THE PROBLEM: Check each line of the data for "bodies" and select those that have it.

COLLECTED MATERIAL:
## Begin
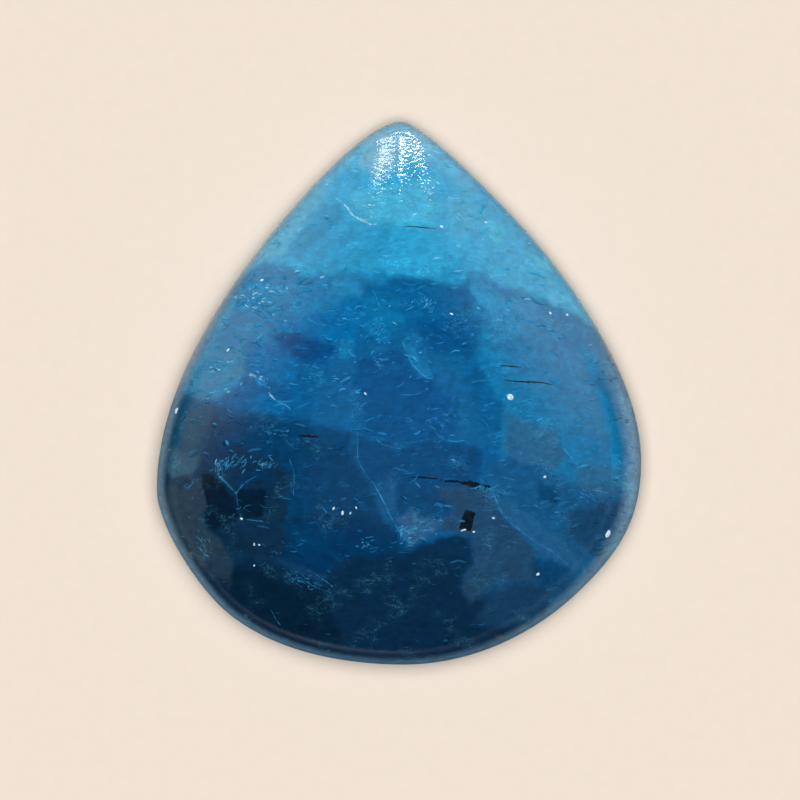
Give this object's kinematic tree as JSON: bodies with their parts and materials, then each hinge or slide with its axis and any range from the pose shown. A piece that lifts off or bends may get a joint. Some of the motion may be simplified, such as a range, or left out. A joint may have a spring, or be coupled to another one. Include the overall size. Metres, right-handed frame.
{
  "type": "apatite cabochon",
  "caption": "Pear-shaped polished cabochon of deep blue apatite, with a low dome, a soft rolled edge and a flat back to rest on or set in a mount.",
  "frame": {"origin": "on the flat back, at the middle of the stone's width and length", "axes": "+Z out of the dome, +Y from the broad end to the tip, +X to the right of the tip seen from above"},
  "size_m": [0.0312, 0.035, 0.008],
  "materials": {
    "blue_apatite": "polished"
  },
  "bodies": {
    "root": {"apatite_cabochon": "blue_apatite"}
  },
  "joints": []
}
## End
RESULT:
Give this object's kinematic tree as JSON: bodies with their parts and materials, then each hinge or slide with its axis and any range from the pose shown. A piece that lifts off or bends may get a joint. Some of the motion may be simplified, such as a range, or left out. A joint may have a spring, or be coupled to another one. Include the overall size. Metres, right-handed frame.
  "bodies": {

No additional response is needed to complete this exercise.